Of course, the transportation developments previously discussed play major roles in the broad trend of suburbanization. By establishing the location as a suburb in the first place, improving access with the rise of the rail car, and finally providing fast, long-distance commuting power with the automobile and commuter rail lines, transportation developments fueled suburbanization. Now, one can dive deeper to uncover the social and economic ramifications of how the site developed.

Social

Near the initial settlement of the site, one would expect a wealthier population founding a largely residential zone. Upon inspection of Figures 14 and 15, it seems as though not only were the residences large, single-family homes on large properties, but the property owners were mostly white. Stereotypically, these people fit the definition for the wealthier class that Jackson would expect to settle this land.

Figure 14: Notice the large houses and significant plots of land in the site. This suggests wealthy landowners. — (Franklin View Co. 1877)

Figure 15: Notice the names of the property owners. Douglass, Davis, Smith, Clark, etc. would suggest white landowners. — (Hopkins 1886)

As time passes and the city grows up around this area, the location is less desirable and should hardly be considered a suburb anymore. A trend away from single family homes and towards multi-family homes or flats also develops. This is indicative of a less-wealthy population moving into the area.

Further support for this trend is found in the Margaret Fuller Neighborhood House. In 1902, this house was converted into a “Settlement House” that helped immigrants assimilate into American culture (House 2013). Moreover, in 1937, Cambridge’s first public housing project was completed in a lot adjacent to the site (Spirn 2015). While there is not an overwhelming amount of evidence to support the initial settlement of the wealthy class due to lack of historical documentation, there is strong evidence to support the eventual dominance by a lower class population. In this way, the development of the site through a variety of factors such as transportation and accessibility has shaped the social makeup of the site.

Economic

The site has also been shaped by transportation and the rise and fall of the suburb economically. Not much information exists about the economic entities in the initial settlement of the location, but it is clear that commercial businesses flocked to grab street front on Main Street, and industry was keen to move in, especially given the access to the rail line. The “bacon works” established itself as early as 1873, and interestingly, food processing continues in that location even today with Cambridge Brands, a candy company. I suspect that we see this relationship through time because of the relatedness in the building needs and in acquiring raw materials. On one hand, it may be very expensive to build a factory and it is much more cost effective to simply move into an old food processing factory.

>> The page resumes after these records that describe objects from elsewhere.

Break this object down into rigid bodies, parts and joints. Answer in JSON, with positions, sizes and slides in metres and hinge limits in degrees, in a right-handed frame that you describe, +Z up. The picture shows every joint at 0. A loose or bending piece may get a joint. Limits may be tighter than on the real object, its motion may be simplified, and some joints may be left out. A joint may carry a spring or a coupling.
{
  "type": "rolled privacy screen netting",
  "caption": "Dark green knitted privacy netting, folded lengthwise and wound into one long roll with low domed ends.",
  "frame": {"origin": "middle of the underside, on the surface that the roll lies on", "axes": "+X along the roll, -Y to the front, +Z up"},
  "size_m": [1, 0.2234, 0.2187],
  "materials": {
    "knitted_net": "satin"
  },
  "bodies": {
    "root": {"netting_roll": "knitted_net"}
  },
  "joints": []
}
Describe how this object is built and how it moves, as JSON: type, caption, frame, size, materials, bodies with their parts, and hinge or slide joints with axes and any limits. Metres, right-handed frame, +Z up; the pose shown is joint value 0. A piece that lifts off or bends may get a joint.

Alternatively, as is more interesting with Cambridge Brands, the possibility of sharing resources may provide incentive for neighboring plants. For example, in Figure 16 we see two candy companies in the same vicinity. It could be possible that it is advantageous for these two companies to be located together if, for example, they both sourced their sugar from a nearby sugar mill.

Figure 16: Notice the two locations highlighted in blue, one within the site and one outside. Both buildings house candy manufacturing operations. — (Bromley 1916)

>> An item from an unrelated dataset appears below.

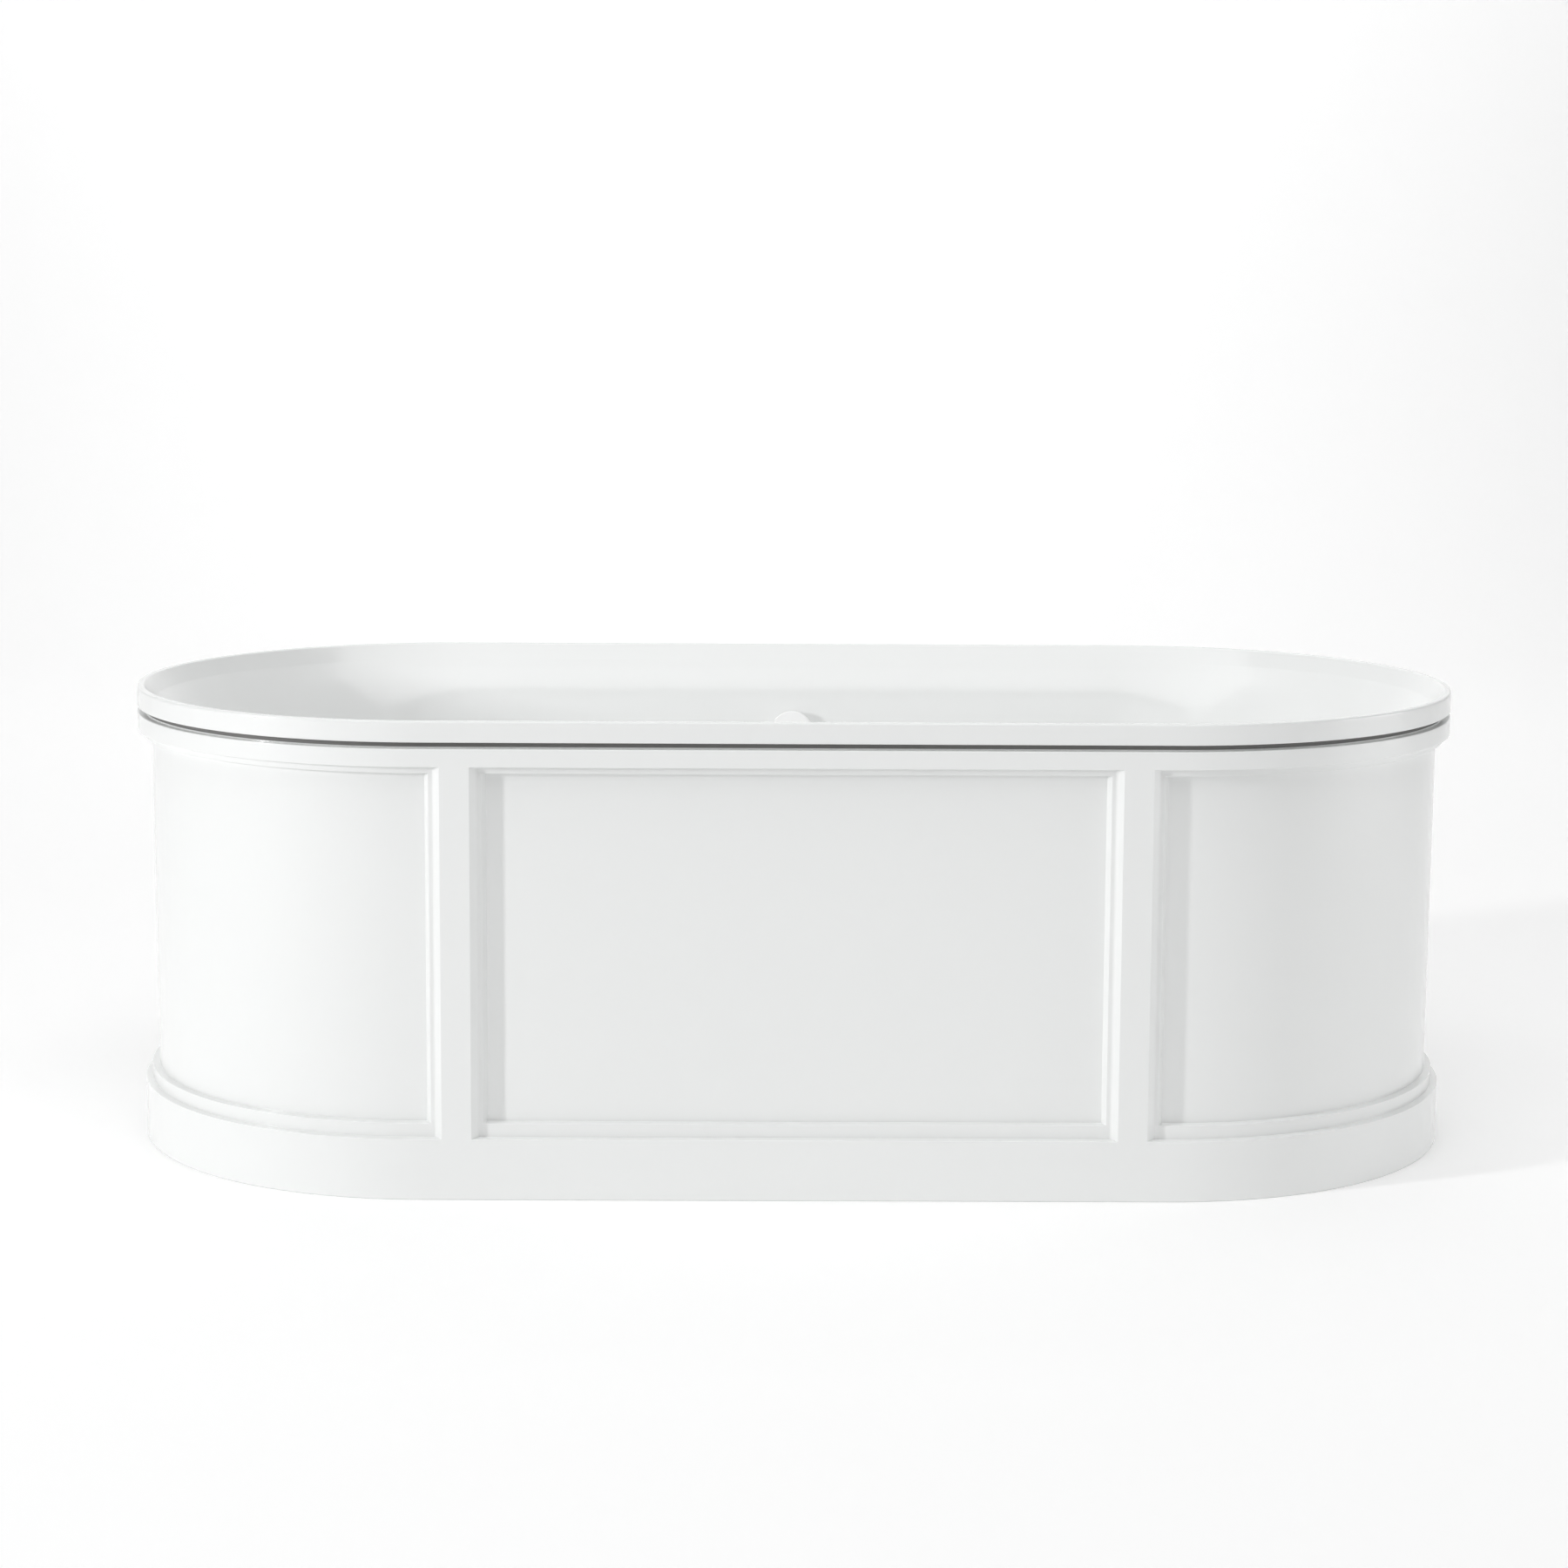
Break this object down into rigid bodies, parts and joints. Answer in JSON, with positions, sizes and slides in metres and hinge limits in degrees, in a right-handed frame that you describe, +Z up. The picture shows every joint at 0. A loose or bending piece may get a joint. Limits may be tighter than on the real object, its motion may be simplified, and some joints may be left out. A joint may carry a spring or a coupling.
{
  "type": "freestanding bathtub",
  "caption": "Oval double-ended freestanding bath in a panelled two-piece skirt, with a rotary overflow that lifts a pop-up waste plug and levelling feet.",
  "frame": {"origin": "on the floor, under the middle of the bath", "axes": "+X along the length, +Y to the side with the overflow, +Z up"},
  "size_m": [1.771, 0.771, 0.614],
  "materials": {
    "white_acrylic": "high gloss",
    "white_plastic": "satin",
    "grey_plastic": "satin",
    "black_plastic": "matt",
    "seal_rubber": "matt",
    "chrome": "polished",
    "zinc_steel": "zinc plated",
    "board_wood": "raw particle board",
    "batten_wood": "planed softwood"
  },
  "bodies": {
    "tub": {"basin": "white_acrylic", "skirt_front": "white_acrylic", "skirt_rear": "white_acrylic", "rim_seal": "seal_rubber", "seam_joiner_left": "grey_plastic", "seam_joiner_right": "grey_plastic", "base_board": "board_wood", "cross_rail_left": "zinc_steel", "cross_rail_right": "zinc_steel", "batten_front_left": "batten_wood", "batten_front_right": "batten_wood", "batten_rear_left": "batten_wood", "batten_rear_right": "batten_wood", "bracket_front_left": "zinc_steel", "bracket_front_right": "zinc_steel", "bracket_rear_left": "zinc_steel", "bracket_rear_right": "zinc_steel", "bracket_screw_front_left": "zinc_steel", "bracket_screw_front_right": "zinc_steel", "bracket_screw_rear_left": "zinc_steel", "bracket_screw_rear_right": "zinc_steel", "bracket_bolt_front_left": "zinc_steel", "bracket_bolt_front_right": "zinc_steel", "bracket_bolt_rear_left": "zinc_steel", "bracket_bolt_rear_right": "zinc_steel", "foot_nut_front_left": "zinc_steel", "foot_nut_front_right": "zinc_steel", "foot_nut_rear_left": "zinc_steel", "foot_nut_rear_right": "zinc_steel", "waste_flange": "chrome", "waste_gasket_upper": "seal_rubber", "waste_gasket_lower": "seal_rubber", "waste_body": "white_plastic", "trap_body": "white_plastic", "trap_nut_inlet": "white_plastic", "trap_nut_outlet": "white_plastic", "trap_outlet": "white_plastic", "overflow_strainer": "chrome", "overflow_body": "white_plastic", "overflow_gasket": "seal_rubber", "overflow_pipe": "grey_plastic", "drive_cable": "black_plastic"},
    "overflow_handle": {"overflow_knob": "white_acrylic"},
    "pop_up_plug": {"waste_plug": "chrome", "plug_seal": "seal_rubber", "plug_stem": "zinc_steel"},
    "foot_front_left": {"foot_pad_front_left": "black_plastic", "foot_stud_front_left": "zinc_steel"},
    "foot_front_right": {"foot_pad_front_right": "black_plastic", "foot_stud_front_right": "zinc_steel"},
    "foot_rear_left": {"foot_pad_rear_left": "black_plastic", "foot_stud_rear_left": "zinc_steel"},
    "foot_rear_right": {"foot_pad_rear_right": "black_plastic", "foot_stud_rear_right": "zinc_steel"}
  },
  "joints": [
    {"name": "overflow_turn", "type": "hinge", "parent": "tub", "child": "overflow_handle", "pos_m": [0, 0.3285, 0.49], "axis": [0, -0.9806, 0.1961], "range_deg": [0, 90]},
    {"name": "plug_lift", "type": "slide", "parent": "tub", "child": "pop_up_plug", "axis": [0, 0, 1], "range_m": [0, 0.012]},
    {"name": "foot_height_front_left", "type": "slide", "parent": "tub", "child": "foot_front_left", "axis": [0, 0, 1], "range_m": [-0.01, 0.008]},
    {"name": "foot_height_front_right", "type": "slide", "parent": "tub", "child": "foot_front_right", "axis": [0, 0, 1], "range_m": [-0.01, 0.008]},
    {"name": "foot_height_rear_left", "type": "slide", "parent": "tub", "child": "foot_rear_left", "axis": [0, 0, 1], "range_m": [-0.01, 0.008]},
    {"name": "foot_height_rear_right", "type": "slide", "parent": "tub", "child": "foot_rear_right", "axis": [0, 0, 1], "range_m": [-0.01, 0.008]}
  ],
  "couplings": [
    {"joint": "overflow_turn", "follows": "plug_lift", "rad_per_m": 130.89}
  ]
}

As time passes, the overall economic activity of this region declines as many shops close and are converted to parking spaces. This trend lies at the intersection of map observations, transportation changes with the advent of the subway, and thematic trends of suburbanization.

Causation is always difficult to pinpoint, but through the broad lens of transportation, we are able to step through history and observe trends in the site. We see how transportation developments, and the changes that surround them, have a profound impact on the development of a location. These observations are validated by historical map evidence as well as larger themes of development as articulated by Ken Jackson in his book, The Crabgrass Frontier. While this site is particularly closely tied to transport, accessibility as a characteristic of any physical place has an immense role in shaping its future. This conclusion begs for validation from other sites and cities and questions the future of accessibility and the role it will play in shaping the urban landscape.

References


Bromley, G. (1916). Atlas of the city of Cambridge. Harvard University Library Archive.
Bromley, G. (1930). Atlas of the city of Cambridge. Ward Maps LLC.
Franklin View Co. (1877). City of Cambridge, Mass. Boston Public Library.
Google Maps (2015). Cambridge, MA. Retrieved from https://www.google.com/maps/@42.3590097,-71.0894877,15z on March 4, 2015.
Hastings, L. (1919). Cambridge Highways. Harvard University Library Archive.
Hayward, J. (1838). Map of Cambridge, Mass. Boston Public Library.
Hopkins, G. (1873). Atlas of the city of Cambridge, Massachusetts. Harvard University Library Archive.
Hopkins, G. (1886). Atlas of the city of Cambridge, Massachusetts. Harvard University Library Archive.
House, M. F. N. (2013). Margaret Fuller Neighborhood House. Retrieved from http://www.margaretfullerhouse.org/who-we-are/about-us/ on April 7, 2015.
Jackson, K. (1985). The Crabgrass Frontier . Oxford University Press.
Marshall (1806). Boston and its Environs circa 1800 . Retrieved from http://www.earlyamerica.com/earlyamerica/maps/bostonmap/enlargement.html on April 7, 2015.
Mason, W. (1861). Map of Cambridge, Mass. Boston Public Library.
Paige, L. R. (1877). History of Cambridge, 1630-1877 . H. O. Houghton.
Sanborn, M. (1900). Insurance Maps of Cambridge, Massachusetts. ProQuest LLC.
Sanborn, M. (1934). Insurance Maps of Cambridge, Massachusetts. ProQuest LLC.
Sanborn, M. (1950). Insurance Maps of Cambridge, Massachusetts. MIT Libraries.
Sanborn, M. (1970). Insurance Maps of Cambridge, Massachusetts. MIT Libraries.